Igor's life in Moscow engendered in him a distrust of any system (political or organizational) that claimed to be too perfect or too tidy. This spirit "expressed itself through my inability to join other 'systems' in which I lived, studied, and worked. It reinforced my drive to excel in order to force the system to recognize and reward me. And perversely, it also drove me to excel through making innovative contributions which challenged the systems cultures."[3]
From 1932-1933, two major events occurred in Soviet society: first, a massive and destructive famine, followed by the commencement of the Great Purge. In 1933 there was also a thawing of relations between the USA and the Soviet Union, which led to the re-opening of the US embassy in Moscow under Ambassador William Bullit.
With the reestablishment of the American Embassy in Moscow, Ansoff, Sr., was able to get a clerical job and apply for restoration of his American citizenship.
The Ansoffs left Russia through Leningrad in September 1936 on a small freighter, which accommodated a dozen passengers. The ship took two weeks to cross the Atlantic Ocean, finally docking in New York.
A Russian Orthodox priest took Igor, who was then 17 years old, to the Stuyvesant High School in lower Manhattan, which was one of two premier high schools in New York City. With the aid of the priest, Igor's grades were translated into American equivalents which made it possible for him to graduate after only one year.[2]
In 1937, Igor graduated with the highest honors at the end of the year, which guaranteed him a four-year scholarship with all expenses paid in the New York State University system. He was also offered a scholarship at the Stevens Institute of Technology in Hoboken, New Jersey, one of the best and most expensive engineering schools in the country. The scholarship was for one year and its continuation was contingent on performing in the upper 10% of his class. Contrary to his parents' advice, who were still financially struggling, he went to Stevens.
Five years after arriving in New York, Igor graduated at the top of his class from Stevens Institute of Technology. He had also reached the conclusion that he did not want to practice engineering.
Seeking a broader perspective, he received a Master's degree in Modern Physics. World War II intervened, and in 1946 he went to Brown University to get a Doctoral degree in Applied Mathematics. His formal education was completed in 1948 when he was 30 years old.[2] He was married the day after defending his dissertation to his wife Skip, and then traveled to Santa Monica, California, where he joined UCLA in the Senior Executive Program.
During World War II, he was a member of the U.S. Naval Reserve, and served as a Liaison with the Russian Navy and as an instructor in physics at the U.S. Naval Academy.
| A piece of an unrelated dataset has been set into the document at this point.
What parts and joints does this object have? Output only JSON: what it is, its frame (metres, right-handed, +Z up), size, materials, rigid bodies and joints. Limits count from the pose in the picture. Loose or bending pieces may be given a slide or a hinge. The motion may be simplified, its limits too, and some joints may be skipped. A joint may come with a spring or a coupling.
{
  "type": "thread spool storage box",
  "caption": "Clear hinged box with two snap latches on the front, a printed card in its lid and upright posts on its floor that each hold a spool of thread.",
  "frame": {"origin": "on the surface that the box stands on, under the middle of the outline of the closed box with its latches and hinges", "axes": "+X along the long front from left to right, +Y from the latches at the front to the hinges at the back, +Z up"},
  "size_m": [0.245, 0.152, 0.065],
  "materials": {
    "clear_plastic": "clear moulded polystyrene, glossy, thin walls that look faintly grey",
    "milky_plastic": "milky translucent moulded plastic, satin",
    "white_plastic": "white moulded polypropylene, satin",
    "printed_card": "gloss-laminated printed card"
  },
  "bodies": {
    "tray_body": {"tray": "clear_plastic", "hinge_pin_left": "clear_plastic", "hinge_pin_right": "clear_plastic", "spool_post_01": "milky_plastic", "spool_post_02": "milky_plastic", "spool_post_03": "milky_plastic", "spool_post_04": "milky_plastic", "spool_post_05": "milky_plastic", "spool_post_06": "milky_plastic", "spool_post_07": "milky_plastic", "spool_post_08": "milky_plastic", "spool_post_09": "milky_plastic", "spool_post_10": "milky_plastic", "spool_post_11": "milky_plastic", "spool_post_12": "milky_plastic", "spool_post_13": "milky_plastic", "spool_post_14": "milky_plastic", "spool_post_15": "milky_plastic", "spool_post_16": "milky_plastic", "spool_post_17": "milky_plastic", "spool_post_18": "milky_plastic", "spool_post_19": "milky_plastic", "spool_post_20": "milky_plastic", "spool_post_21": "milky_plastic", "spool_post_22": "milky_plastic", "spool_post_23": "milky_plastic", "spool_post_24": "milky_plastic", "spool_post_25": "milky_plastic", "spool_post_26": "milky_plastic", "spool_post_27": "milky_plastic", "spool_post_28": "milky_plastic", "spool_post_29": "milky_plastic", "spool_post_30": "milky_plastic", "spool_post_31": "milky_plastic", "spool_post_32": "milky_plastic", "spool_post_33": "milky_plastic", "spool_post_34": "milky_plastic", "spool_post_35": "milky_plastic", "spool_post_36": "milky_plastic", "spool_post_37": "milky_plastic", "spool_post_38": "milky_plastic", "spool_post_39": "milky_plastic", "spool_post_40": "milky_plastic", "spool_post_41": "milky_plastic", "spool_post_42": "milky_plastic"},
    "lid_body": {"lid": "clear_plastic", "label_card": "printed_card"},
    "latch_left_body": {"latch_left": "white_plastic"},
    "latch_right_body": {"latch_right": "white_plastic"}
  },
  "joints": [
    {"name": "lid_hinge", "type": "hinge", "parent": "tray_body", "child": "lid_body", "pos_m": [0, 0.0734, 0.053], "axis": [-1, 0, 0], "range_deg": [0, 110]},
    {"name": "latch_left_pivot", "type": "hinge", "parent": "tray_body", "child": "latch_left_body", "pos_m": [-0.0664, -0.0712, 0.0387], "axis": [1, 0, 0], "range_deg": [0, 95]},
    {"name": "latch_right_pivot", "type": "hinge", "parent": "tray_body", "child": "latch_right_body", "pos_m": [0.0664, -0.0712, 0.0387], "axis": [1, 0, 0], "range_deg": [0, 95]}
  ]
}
In California, he was offered a job in the Mathematics Department of the RAND Corporation. Moving laterally within RAND, Igor become a Project Manager in the large-scale project activity focused on making recommendations to the U.S. Air Force on technology and weapon systems acquisition. His second major study at RAND addressed the vulnerability of NATO Air Forces. The inclusion of "soft metrics" was treated with disdain by RAND and the airforce, and Igor learned his first lesson in organizational myopia, which was to become one of his primary concerns some 20 years later.
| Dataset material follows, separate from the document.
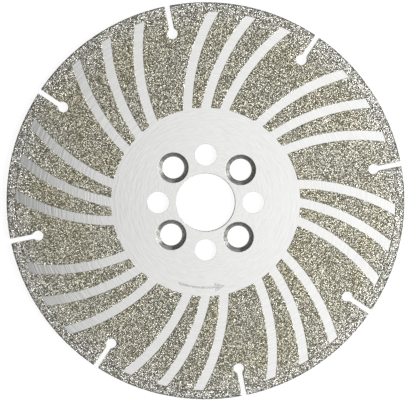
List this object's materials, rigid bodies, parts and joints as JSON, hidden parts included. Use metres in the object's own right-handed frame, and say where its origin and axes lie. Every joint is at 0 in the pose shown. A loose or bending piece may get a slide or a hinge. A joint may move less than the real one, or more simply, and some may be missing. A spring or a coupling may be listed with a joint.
{
  "type": "diamond grinding wheel",
  "caption": "Flat steel grinding wheel with curved bare bands between fields of electroplated diamond grit, keyhole slots in its rim and a centre bore with mounting holes.",
  "frame": {"origin": "on the wheel's axis, at the level of the outer face of the back grit, where the wheel rests when it lies flat", "axes": "+Z along the wheel's axis, out of the front face; +X through the middle of a mounting hole that is plain on the front"},
  "size_m": [0.1524, 0.1524, 0.003],
  "materials": {
    "ground_steel": "bare ground steel, brushed round the wheel's axis",
    "diamond_grit": "coarse diamond crystals half sunk in matt nickel plate, olive grey with bright glints",
    "rim_diamond_grit": "the same coarse plating, greyer, wrapped round the edge"
  },
  "bodies": {
    "root": {"steel_core": "ground_steel", "rim_grit_arc_1": "rim_diamond_grit", "rim_grit_arc_2": "rim_diamond_grit", "rim_grit_arc_3": "rim_diamond_grit", "rim_grit_arc_4": "rim_diamond_grit", "rim_grit_arc_5": "rim_diamond_grit", "rim_grit_arc_6": "rim_diamond_grit", "rim_grit_arc_7": "rim_diamond_grit", "rim_grit_arc_8": "rim_diamond_grit", "front_slotted_field_1": "diamond_grit", "front_plain_field_1a": "diamond_grit", "front_plain_field_1b": "diamond_grit", "front_slotted_field_2": "diamond_grit", "front_plain_field_2a": "diamond_grit", "front_plain_field_2b": "diamond_grit", "front_slotted_field_3": "diamond_grit", "front_plain_field_3a": "diamond_grit", "front_plain_field_3b": "diamond_grit", "front_slotted_field_4": "diamond_grit", "front_plain_field_4a": "diamond_grit", "front_plain_field_4b": "diamond_grit", "front_slotted_field_5": "diamond_grit", "front_plain_field_5a": "diamond_grit", "front_plain_field_5b": "diamond_grit", "front_slotted_field_6": "diamond_grit", "front_plain_field_6a": "diamond_grit", "front_plain_field_6b": "diamond_grit", "front_slotted_field_7": "diamond_grit", "front_plain_field_7a": "diamond_grit", "front_plain_field_7b": "diamond_grit", "front_slotted_field_8": "diamond_grit", "front_plain_field_8a": "diamond_grit", "front_plain_field_8b": "diamond_grit", "back_slotted_field_1": "diamond_grit", "back_plain_field_1a": "diamond_grit", "back_plain_field_1b": "diamond_grit", "back_slotted_field_2": "diamond_grit", "back_plain_field_2a": "diamond_grit", "back_plain_field_2b": "diamond_grit", "back_slotted_field_3": "diamond_grit", "back_plain_field_3a": "diamond_grit", "back_plain_field_3b": "diamond_grit", "back_slotted_field_4": "diamond_grit", "back_plain_field_4a": "diamond_grit", "back_plain_field_4b": "diamond_grit", "back_slotted_field_5": "diamond_grit", "back_plain_field_5a": "diamond_grit", "back_plain_field_5b": "diamond_grit", "back_slotted_field_6": "diamond_grit", "back_plain_field_6a": "diamond_grit", "back_plain_field_6b": "diamond_grit", "back_slotted_field_7": "diamond_grit", "back_plain_field_7a": "diamond_grit", "back_plain_field_7b": "diamond_grit", "back_slotted_field_8": "diamond_grit", "back_plain_field_8a": "diamond_grit", "back_plain_field_8b": "diamond_grit"}
  },
  "joints": []
}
In 1957 Igor left RAND to join the Corporate Planning Department of the Lockheed Aircraft Corporation.[1] At Lockheed he became Vice President of Planning and Director of Diversification. His experience at Lockheed focused his attention and trained him to deal with the problem of managing organizations in the face of environmental discontinuities which became the central focus of his attention during the following 30 years.
One morning while shaving Igor realized that he had no idea of what he wanted to do with the rest of his life. While on vacation at Cape Cod he developed a long-term plan to take early retirement from Lockheed and find a job in a school of management. Within a year he was approached by The Graduate School of Industrial Administration at the Carnegie Mellon University about joining the GSIA faculty. When he entered GSIA he was allowed a year free from teaching to enable him to finish his book, Corporate Strategy, which was published in 1965 and was an immediate success. He served as Professor of Industrial Administration in the Graduate School at Carnegie Mellon University from 1963 until 1968.
In 1969 he accepted a position as Founding Dean of the new Owen Graduate School of Management at Vanderbilt University in Nashville, Tennessee. He accepted the position under the condition that the school would specialize in educating change agents, a type of manager which was badly needed in industry and not produced by any U.S. school of business at that time. He worked as a Professor of Management there until 1973.
In 1983 he joined the U.S. International University (USIU, now Alliant International University) where he created the school's strategic management program.
Professionally, he is known worldwide for his research in three specific areas:
Marketing and MBA students are usually familiar with his Ansoff Matrix, a tool he created to plot generic strategies for growing a business, via existing or new products, in existing or new markets.
He has consulted with hundreds of multinational corporations including, Philips, General Electric, Gulf, IBM, Sterling Airlines and Westinghouse.[1]
To honor his body of work, the prestigious Igor Ansoff Award was established in 1981 in the Netherlands. The award is given for research and management in the study of Strategic Planning and Management. The Japan Strategic Management Society has also established an annual award in his name and Vanderbilt University has established an Ansoff MBA scholarship.[2] He was awarded five honorary doctorate degrees over the years, including the University of Bath.[1]
Igor retired from USIU two years before his death as a distinguished professor emeritus.[1]
He died of complications from pneumonia in San Diego, California, on July 14, 2002. Survivors of his death included his wife; three sons, Rick, Chris, and Peter; and two grandchildren.[1]